I was devastated when the pound recovered and I could no longer afford her. Her name was Sheila and I loved her dearly.
Now, here I sit on a mountain that is made of dirt (literally) and have not a British cleaning lady nor house cleaning team of friends in sight. I am lucky that Eric is so helpful and never complains about washing dishes or sweeping or whatever. I try to have that done when he comes home from work so he isn’t thinking he has to work all day and then come home and clean. Around 99% of the time, I am successful, even if I’m on low energy like this week. Since I work from home, I feel a greater sense of obligation to do it, which is only fair.
When he’s not working, meh, I let him take half.
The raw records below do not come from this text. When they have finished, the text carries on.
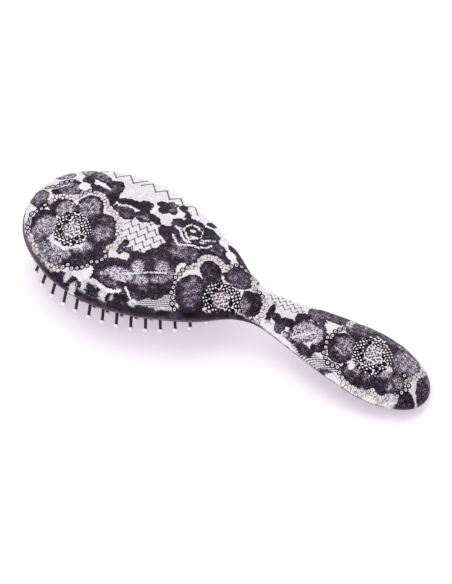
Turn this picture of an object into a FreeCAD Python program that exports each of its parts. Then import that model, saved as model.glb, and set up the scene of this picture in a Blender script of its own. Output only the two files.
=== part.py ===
"""Vanity hairbrush: a two-shell body, a domed rubber cushion, and rings of ball-tipped pins.

Frame: +X runs from the head's tip to the handle's end, +Z is up through the brush's back.
The brush stands on its pin tips and on the underside of the handle's end, so the table is z = 0.
The head's parting plane is level, and the handle curves down from it. Lengths are millimetres.
"""

import FreeCAD, Part

import math
import os

Vector = FreeCAD.Vector
DOC = FreeCAD.newDocument("hairbrush")

# Driving dimensions, in millimetres and degrees. Each name is an alias in the sheet.
DIMENSIONS = {
    # body form
    "length_overall": 225.0,
    "head_plane": 25.0,        # height of the parting plane in the head
    "handle_drop": 19.8,       # how far the handle's end lies below that plane
    "bend_start": -20.0,       # where the handle starts to curve down
    "bend_power": 1.3,
    "back_rise": 9.6,          # back above the parting plane in the head
    "neck_rise": 6.9,
    "handle_rise": 7.8,
    "front_sweep": 22.0,       # depth of the ellipse that gives the head its side wall
    "handle_depth": 7.4,
    "front_depth": 7.5,        # flat front of the head below the parting plane
    "tip_round": 30.0,         # length over which the head's tip rounds off
    "end_round": 14.0,         # the same for the handle's end
    "wall_thickness": 2.2,
    "seam_depth": 3.0,         # seam between the shells below the parting plane
    # cushion opening: an egg of two end arcs joined by two long side arcs
    "egg_tip_centre": -73.0,
    "egg_tip_radius": 33.0,
    "egg_neck_centre": -24.0,
    "egg_neck_radius": 21.0,
    "egg_side_radius": 85.0,
    "egg_middle": -55.0,       # the eggs shrink about this point
    "bead_margin": 1.0,        # groove for the cushion's bead, outside the opening
    "groove_low": 19.1,
    "groove_high": 20.8,
    "rim_margin": 3.0,         # thick wall around the opening
    "rim_top": 21.8,
    # cushion
    "dome_edge": 18.6,         # height of the rubber's outer surface at the opening
    "dome_height": 4.0,
    "rubber": 1.6,
    "rubber_wall": 0.9,        # upright edge that carries the bead
    "cushion_gap": 0.15,
    "vent_radius": 0.8,
    "vent_place": -9.5,
    # pins
    "pin_length": 13.425,      # from the rubber to the ball's centre
    "pin_root_radius": 0.90,
    "pin_end_radius": 0.78,
    "pin_socket": 0.5,         # how far the pin ends short of the ball's centre
    "ball_radius": 1.30,
    "anchor_radius": 1.35,
    "anchor_thick": 0.9,
    "anchor_gap": 0.65,        # play between the anchor head and the rubber's inside
    "pin_hole_gap": 0.06,
    "pin_lean": 22.0,          # outward lean of the outer ring
    "ring_count": 6,
    "outer_ring": 0.935,       # outer ring's egg, as a share of the opening
    "ring_step": 0.155,
    "outer_pins": 36,
    "ring_phase": 0.1,         # where the first pin stands, as a share of the pitch
    "fewer_pins": 6,           # each ring has this many fewer than the one outside it
}

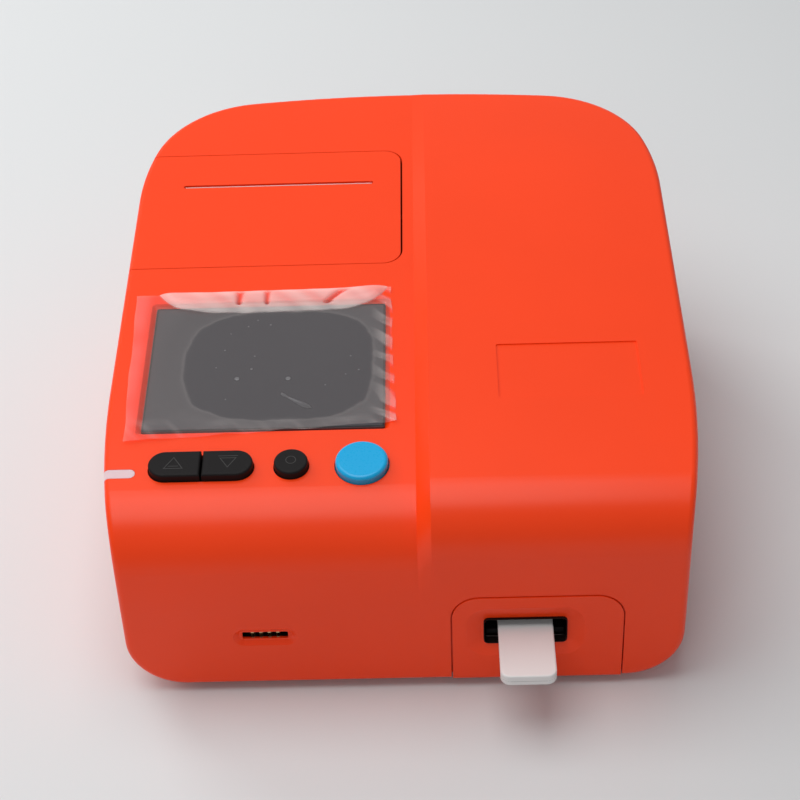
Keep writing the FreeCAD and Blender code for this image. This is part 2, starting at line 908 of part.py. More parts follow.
def make_paper_bay():
    """The bucket under the lid: a round pocket for the roll and a shelf for the printer."""
    low = roll_pocket_z - roll_pocket_radius - bay_wall
    body = from_front(bay_left, bay_right, bay_front, bay_back, low, 2 * big)
    flange_x = roll_guide / 2
    for v in (bay_front - bay_flange_width, bay_back - bay_wall):
        flange = box(paper_slot_x - flange_x, paper_slot_x + flange_x, v, v + bay_flange_width + bay_wall,
                     -bay_flange_depth - bay_wall, -bay_flange_depth)
        body = body.fuse(on_console(flange))
    body = body.common(roof_plane(wall + bay_rim_gap))
    guide = roll_guide / 2
    pocket = rod(roll_pocket_radius, Vector(paper_slot_x - guide, front_y + roll_y, roll_pocket_z), X_AXIS,
                 roll_guide)
    above = from_front(paper_slot_x - guide, paper_slot_x + guide, roll_y - roll_pocket_radius,
                       roll_y + roll_pocket_radius, roll_pocket_z, 2 * big)
    shelf = from_front(bay_left + bay_wall, bay_right - bay_wall, printer_front, bay_back - bay_wall,
                       printer_shelf_z, 2 * big)
    paper_way = from_front(paper_slot_x - guide, paper_slot_x + guide, roll_y, printer_front + 1,
                           paper_step_z, 2 * big)
    under = from_front(bay_left - 1, bay_right + 1, printer_front - bay_wall, bay_back + 1, 0,
                       printer_shelf_z - bay_wall)
    barrel_way = on_console(box(barrel_room_x, 0, 0, case_depth, -barrel_room, big))
    cuts = [pocket, above, shelf, paper_way, under, barrel_way]
    for x, v in bay_post_places():
        cuts.append(on_console(rod(screw_radius, Vector(x, v, -2 * bay_flange_depth), Z_AXIS, big)))
    return cut_all(body, cuts)


def make_bay_screws():
    made = []
    for x, v in bay_post_places():
        screw = make_screw(small_head_radius, screw_head_height, small_screw_radius, bay_screw_length)
        screw.translate(Vector(x, v, -bay_flange_depth - bay_wall - screw_head_height))
        made.append(screw)
    return on_console(Part.Compound(made))


def tube_x(outer_radius, inner_radius, x0, x1, v, z):
    start = Vector(x0, front_y + v, z)
    tube = rod(outer_radius, start, X_AXIS, x1 - x0)
    if inner_radius:
        tube = tube.cut(rod(inner_radius, start, X_AXIS, x1 - x0))
    return tube


def make_paper_roll():
    half = roll_width / 2
    return tube_x(roll_radius, roll_core_radius, paper_slot_x - half, paper_slot_x + half, roll_y, roll_z)


def make_paper_strip():
    """The free end of the paper, which stands between the print head and the platen under the slot."""
    y = platen_y - platen_radius - seat_gap - paper_thickness
    half = paper_width / 2
    strip = from_front(paper_slot_x - half, paper_slot_x + half, y, y + paper_thickness, paper_start_z, 2 * big)
    return strip.common(roof_plane(wall + paper_below_lid))


def make_printer_frame():
    """A bent plate with two cheeks, which carries the platen, the head and the motor."""
    base_top = printer_shelf_z + printer_plate - seat_gap
    base = from_front(printer_left, printer_right, printer_plate_front, printer_plate_back,
                      printer_shelf_z, base_top)
    left = from_front(printer_left - printer_plate, printer_left, printer_plate_front, printer_plate_back,
                      printer_shelf_z, platen_z + 2 * platen_radius - 4)
    right = from_front(printer_right, printer_right + printer_plate, printer_plate_front,
                       printer_plate_back, printer_shelf_z, platen_z + 2 * platen_radius - 4)
    frame = fuse([base, left, right])
    shaft_hole = tube_x(platen_shaft_radius + running_gap, 0, printer_left - 5, printer_right + 5,
                        platen_y, platen_z)
    motor_hole = tube_x(journal_radius, 0, printer_right - 1, printer_right + 5, platen_y, motor_z)
    return cut_all(frame, [shaft_hole, motor_hole])


def make_print_head():
    y = platen_y - platen_radius - 2 * seat_gap - paper_thickness
    half = head_length / 2
    head = from_front(paper_slot_x - half, paper_slot_x + half, y - head_thickness, y,
                      platen_z - head_height / 2, platen_z + head_height / 2)
    return head.makeChamfer(0.6, [e for e in head.Edges if e.BoundBox.ZMin > platen_z and
                                  e.BoundBox.YMin > front_y + y - 0.01])


def make_platen_roller():
    half = platen_length / 2
    return tube_x(platen_radius, platen_shaft_radius + 0.02, paper_slot_x - half, paper_slot_x + half,
                  platen_y, platen_z)


def make_platen_shaft():
    return tube_x(platen_shaft_radius, 0, printer_left - printer_plate - 1, gear_x + gear_width, platen_y,
                  platen_z)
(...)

I do enjoy a clean house as much as he does, but I don’t like to be the one who does it. If I had lots of money, would I pay someone to come in and do laundry and scrub the house as Sheila did and wash dishes and maybe cook for me? Absolutely. Would I want them to live with me? Nope, too private.
I am willing to entertain the idea that I can squeeze my perspective around enough that I don’t hate to clean house, but I’m not tremendously hopeful about the idea.
Some days, I look at it as the “rent” I pay in barter to live in this wonderful place with this great family. I work 2 different part time jobs – combined, they do not take up as much time as a full time job – so I consider it to be part of what I give to the family for my own contribution to our betterment, in addition to the little bit of money I make from those 2 part time jobs.
Never let it be said that Eric fails to give me plenty of things to think about. I’ll be mulling this one for a while.
For now…it’s after 5. Time to clean house (really fast). Where’s the Pine Sol saucer?